───── Raw data

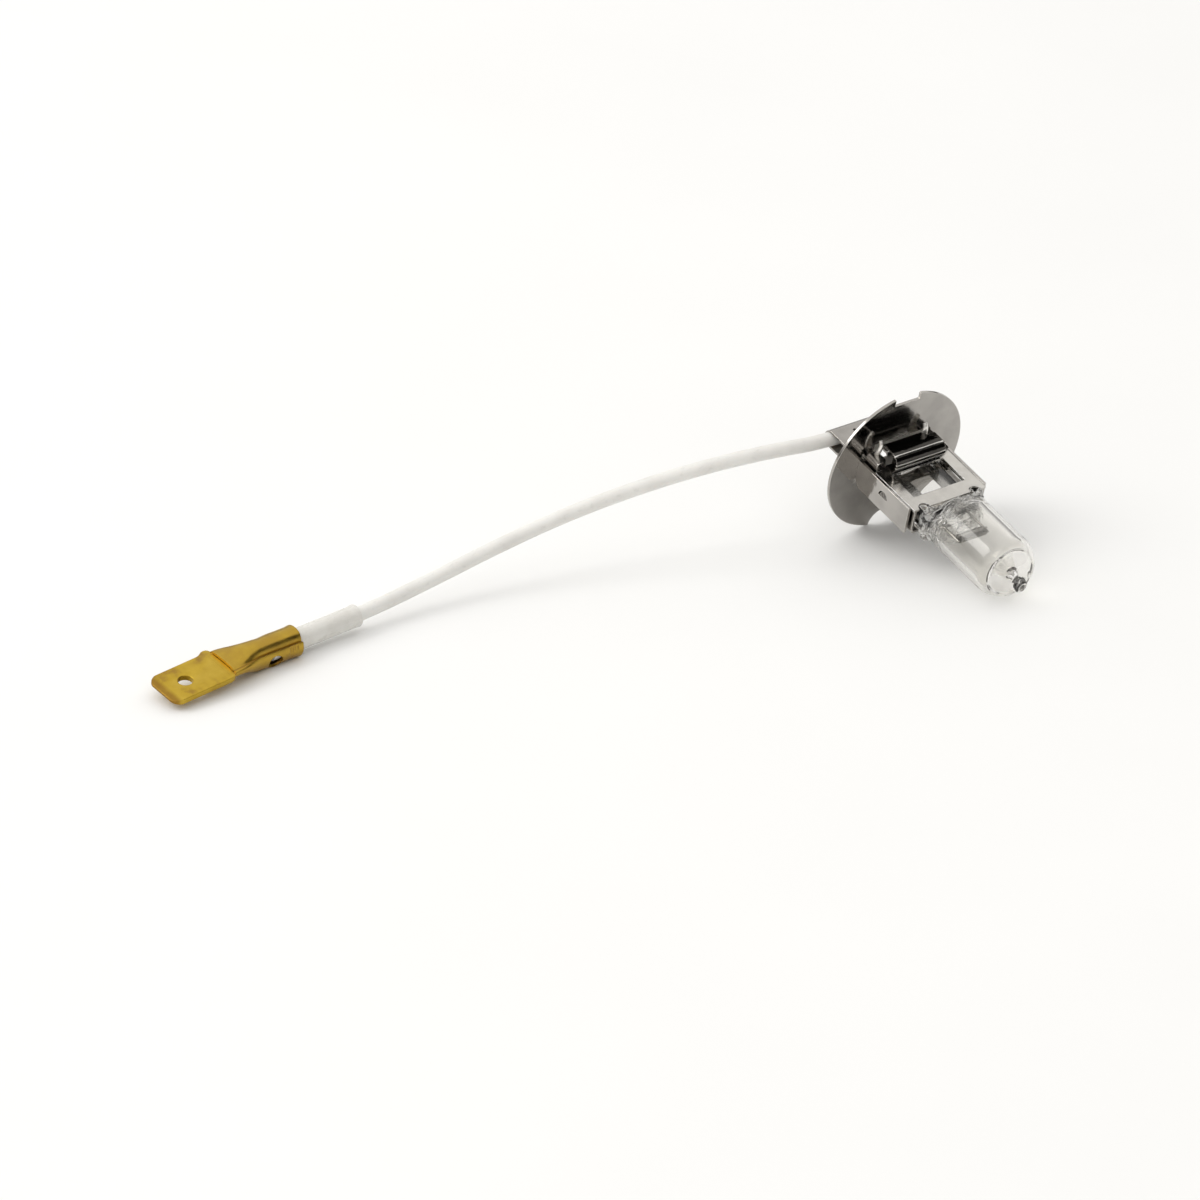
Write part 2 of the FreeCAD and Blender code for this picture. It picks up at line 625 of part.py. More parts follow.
# ---- Blade terminal, drawn along +X from the rear of its barrel, then laid on the surface ----
def blade_terminal():
    outer = BARREL_DIAMETER / 2
    barrel = rod(outer, (0, 0, 0), (BARREL_LENGTH, 0, 0))
    barrel = barrel.cut(rod(SLEEVE_DIAMETER / 2, (-1, 0, 0), (SLEEVE_HIDDEN, 0, 0)))
    barrel = barrel.cut(rod(CONDUCTOR_DIAMETER / 2, (0, 0, 0), (BARREL_LENGTH - 0.6, 0, 0)))
    seam = box(SLEEVE_HIDDEN, BARREL_LENGTH + 1, 0.35, 0.35 + SEAM_WIDTH, outer - 0.35, outer + 1)
    notch_side = outer + CRIMP_NOTCH_RADIUS - CRIMP_NOTCH_DEPTH
    notch_x = SLEEVE_HIDDEN - CRIMP_NOTCH_RADIUS / 2
    bite = rod(CRIMP_NOTCH_RADIUS, (notch_x, notch_side, -outer), (notch_x, notch_side, outer))
    barrel = barrel.cut(seam).cut(bite)
    root = BARREL_LENGTH - 0.4
    tip = BARREL_LENGTH + BLADE_LENGTH
    hole = tip - BLADE_HOLE_TO_TIP
    half = BLADE_WIDTH / 2
    top = -BLADE_DROP
    under = top - BLADE_THICKNESS
    neck = outer * 0.8
    lug = half + SHOULDER_LUG
    outline = [
        V(root, neck, under), V(BARREL_LENGTH + 1.0, half, under), V(tip - BLADE_TAPER, half, under),
        V(tip, half - BLADE_CHAMFER, under), V(tip, BLADE_CHAMFER - half, under),
        V(tip - BLADE_TAPER, -half, under), V(BARREL_LENGTH + 1.9, -half, under),
        V(BARREL_LENGTH + 1.7, -lug, under), V(BARREL_LENGTH + 0.7, -lug, under),
        V(root, -neck, under), V(root, neck, under),
    ]
    blade = Part.Face(Part.makePolygon(outline)).extrude(V(0, 0, BLADE_THICKNESS))
    for height, way in ((under, 1), (top, -1)):
        wedge = Part.makePolygon([
            V(tip - 1.0, 0, height), V(tip + 0.1, 0, height), V(tip + 0.1, 0, height + way * BLADE_BEVEL),
            V(tip - 1.0, 0, height),
        ])
        wedge = Part.Face(wedge).extrude(V(0, 2 * BLADE_WIDTH, 0))
        wedge.translate(V(0, -BLADE_WIDTH, 0))
        blade = blade.cut(wedge)
    blade = blade.cut(rod(BLADE_HOLE / 2, (hole, 0, -9), (hole, 0, 9)))
    return barrel.fuse(blade).removeSplitter()


def lay_terminal(shape):
    """Roll the terminal onto one edge of its blade and lay it along its line on the surface."""
    rear, along = terminal_axis()
    placed = shape.copy()
    placed.rotate(V(0, 0, 0), V(1, 0, 0), -BLADE_ROLL)
    placed.rotate(V(0, 0, 0), V(0, 0, 1), math.degrees(math.atan2(along.y, along.x)))
    placed.translate(rear)
    return placed


# ---- Build every node ----
left_wire = inner_wire()
left_outer = outer_wire()
left_foil = foil([left_wire, left_outer])
feeds = {
    "inner_wire_left": left_wire,
    "inner_wire_right": mirrored(left_wire),
    "seal_foil_left": left_foil,
    "seal_foil_right": mirrored(left_foil),
    "outer_wire_left": left_outer,
    "outer_wire_right": mirrored(left_outer),
}
contact = contact_strip()
ferrule = splice_ferrule()
lamp = {
    "glass_envelope": glass_envelope(feeds.values()),
    "filament_coil": filament_coil(),
    "flange_disc": flange_disc(),
    "yoke": yoke(),
    "cradle_body": cradle_body(),
    "cradle_top": cradle_top(),
    "pinch_clip": pinch_clip(),
    "seal_stop": seal_stop(),
    "contact_strip": contact,
    "earth_strip": earth_strip(),
    "rear_hood": rear_hood(),
    "insulator_block": insulator_block(ferrule, contact),
    "splice_ferrule": ferrule,
}
lamp.update(feeds)

path = lead_path()
stub_end = lamp_point(-HOOD_DEPTH, LEAD_START + FERRULE_LENGTH * 0.75, HOOD_RISE)
crimp_rear, crimp_way = terminal_axis()
conductor_end = crimp_rear + crimp_way * (BARREL_LENGTH - 0.6)
into_ferrule = Part.LineSegment(stub_end, path.Edges[0].Vertexes[0].Point).toShape()
into_crimp = Part.LineSegment(path.Edges[-1].Vertexes[-1].Point, conductor_end).toShape()
conductor_path = Part.Wire([into_ferrule] + path.Edges + [into_crimp])
sleeve_path = end_of_path(path, SLEEVE_SHOWN + SLEEVE_HIDDEN)
cord = {
    "lead_insulation": round_bar(path, LEAD_DIAMETER / 2).cut(round_bar(path, CONDUCTOR_DIAMETER / 2)),
    "lead_conductor": round_bar(conductor_path, CONDUCTOR_DIAMETER / 2),
    "end_sleeve": round_bar(sleeve_path, SLEEVE_DIAMETER / 2).cut(round_bar(sleeve_path, LEAD_DIAMETER / 2)),
    "blade_terminal": lay_terminal(blade_terminal()),
}

nodes = {name: lay_down(shape) for name, shape in lamp.items()}
nodes.update(cord)
for name, shape in nodes.items():
    shape.exportStep("parts/" + name + ".step")

print("tilt", round(math.degrees(TILT), 3), "lift", round(LIFT, 3), "middle", round(MIDDLE_X, 3))
print("lead length", round(path.Length, 2), "mm; arc radii",
      [round(radius, 1) for radius in lead_radii(lead_points())])
section = math.pi * (LEAD_DIAMETER ** 2 - CONDUCTOR_DIAMETER ** 2) / 4
print("insulation volume", round(nodes["lead_insulation"].Volume, 2), "section by length",
      round(section * path.Length, 2))
for name, shape in nodes.items():
    print(name, "solids", len(shape.Solids), "valid", shape.isValid(), "volume", round(shape.Volume, 3))
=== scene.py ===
"""Looks of the headlight bulb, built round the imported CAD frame. Lengths are metres unless a name says MM."""
import math

import bmesh
import bpy
from mathutils import Matrix, Vector, noise


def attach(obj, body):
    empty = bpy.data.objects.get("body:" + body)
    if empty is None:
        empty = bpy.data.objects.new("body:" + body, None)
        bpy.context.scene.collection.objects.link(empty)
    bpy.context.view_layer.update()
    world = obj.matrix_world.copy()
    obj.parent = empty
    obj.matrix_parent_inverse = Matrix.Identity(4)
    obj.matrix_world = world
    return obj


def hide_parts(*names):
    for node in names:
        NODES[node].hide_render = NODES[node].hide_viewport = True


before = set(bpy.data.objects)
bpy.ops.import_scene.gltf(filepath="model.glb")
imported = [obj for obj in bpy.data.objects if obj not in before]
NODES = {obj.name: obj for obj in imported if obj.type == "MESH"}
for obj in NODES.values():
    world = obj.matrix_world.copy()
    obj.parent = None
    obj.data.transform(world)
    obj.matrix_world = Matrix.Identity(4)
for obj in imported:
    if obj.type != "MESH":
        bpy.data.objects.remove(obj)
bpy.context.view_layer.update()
MM = 0.001

# ---- The lamp's own frame: x along the glass, z towards the square notch, from the flange's front face ----
FLANGE_R, ROUND_NOTCH_R = 11.0, 2.4
GLASS_R, DOME_CENTRE, PIP_END = 4.55, 23.7, 29.2
HOOD_DEPTH, HOOD_RISE, HOOD_OUTER = 4.4, 2.97, 1.3
REST_DROP = FLANGE_R - ROUND_NOTCH_R ** 2 / (2 * FLANGE_R)
TILT = math.atan2(REST_DROP, DOME_CENTRE) - math.asin(GLASS_R / math.hypot(REST_DROP, DOME_CENTRE))
LIFT = REST_DROP * math.cos(TILT)
REAR_X = -HOOD_DEPTH * math.cos(TILT) + HOOD_RISE * math.sin(TILT) - HOOD_OUTER
MIDDLE_X = (REAR_X + PIP_END * math.cos(TILT)) / 2


def lamp(x, y, z):
    """A point of the lamp's own frame in millimetres, as a point of the row frame in metres."""
    across = x * math.cos(TILT) + z * math.sin(TILT) - MIDDLE_X
    height = z * math.cos(TILT) - x * math.sin(TILT) + LIFT
    return Vector((across, y, height)) * MM


# ---- Camera ----
CAMERA_AZIMUTH, CAMERA_ELEVATION, CAMERA_ROLL = 54.11, 28.21, 0.145
CAMERA_TARGET = Vector((-28.24, -37.19, -6.78)) * MM
CAMERA_DISTANCE = 0.9212
CAMERA_LENS, SENSOR = 204.4, 36.0


def add_camera():
    azimuth, elevation = math.radians(CAMERA_AZIMUTH), math.radians(CAMERA_ELEVATION)
    back = Vector((math.sin(azimuth) * math.cos(elevation), -math.cos(azimuth) * math.cos(elevation),
                   math.sin(elevation)))
    data = bpy.data.cameras.new("camera")
    data.lens, data.sensor_width = CAMERA_LENS, SENSOR
    data.clip_start, data.clip_end = 0.01, 10.0
    camera = bpy.data.objects.new("camera", data)
    turn = back.to_track_quat("Z", "Y").to_matrix().to_4x4()
    roll = Matrix.Rotation(math.radians(CAMERA_ROLL), 4, "Z")
    camera.matrix_world = Matrix.Translation(CAMERA_TARGET + back * CAMERA_DISTANCE) @ turn @ roll
    bpy.context.collection.objects.link(camera)
    bpy.context.scene.camera = camera


add_camera()

# ---- Lead: its route's points, lamp frame for the hood's end and row frame beyond it ----
LEAD_RADIUS = 1.0 * MM
CONDUCTOR_RADIUS = 0.55 * MM
HOOD_LEFT, LEAD_START = -8.4, -3.6
BARREL_HEIGHT = 2.0
LEAD_ROUTE = [
    (-5.7, -16.9, 14.25),
    (-9.2, -25.6, 12.95),
    (-12.6, -34.1, 10.95),
    (-15.5, -43.0, 8.65),
    (-17.7, -52.6, 5.95),
    (-18.75, -63.6, 3.3),
]
SLEEVE_BEND, SLEEVE_HIDDEN, SLEEVE_SHOWN = 9.4, 4.6, 9.9
crimp_rear = Vector((-17.5 - MIDDLE_X, -85.6, BARREL_HEIGHT)) * MM
crimp_way = (Vector((-16.0 - MIDDLE_X, -107.4, BARREL_HEIGHT)) * MM - crimp_rear).normalized()


def lead_points():
    points = [lamp(-HOOD_DEPTH, LEAD_START, HOOD_RISE), lamp(-HOOD_DEPTH, HOOD_LEFT - 1.2, HOOD_RISE)]
    points += [Vector((x - MIDDLE_X, y, z)) * MM for x, y, z in LEAD_ROUTE]
    points.append(crimp_rear - crimp_way * SLEEVE_BEND * MM)
    points.append(crimp_rear + crimp_way * SLEEVE_HIDDEN * MM)
    return points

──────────

Say how many lines of the material contain the word "link", with no other text.

Solved exercise :: 2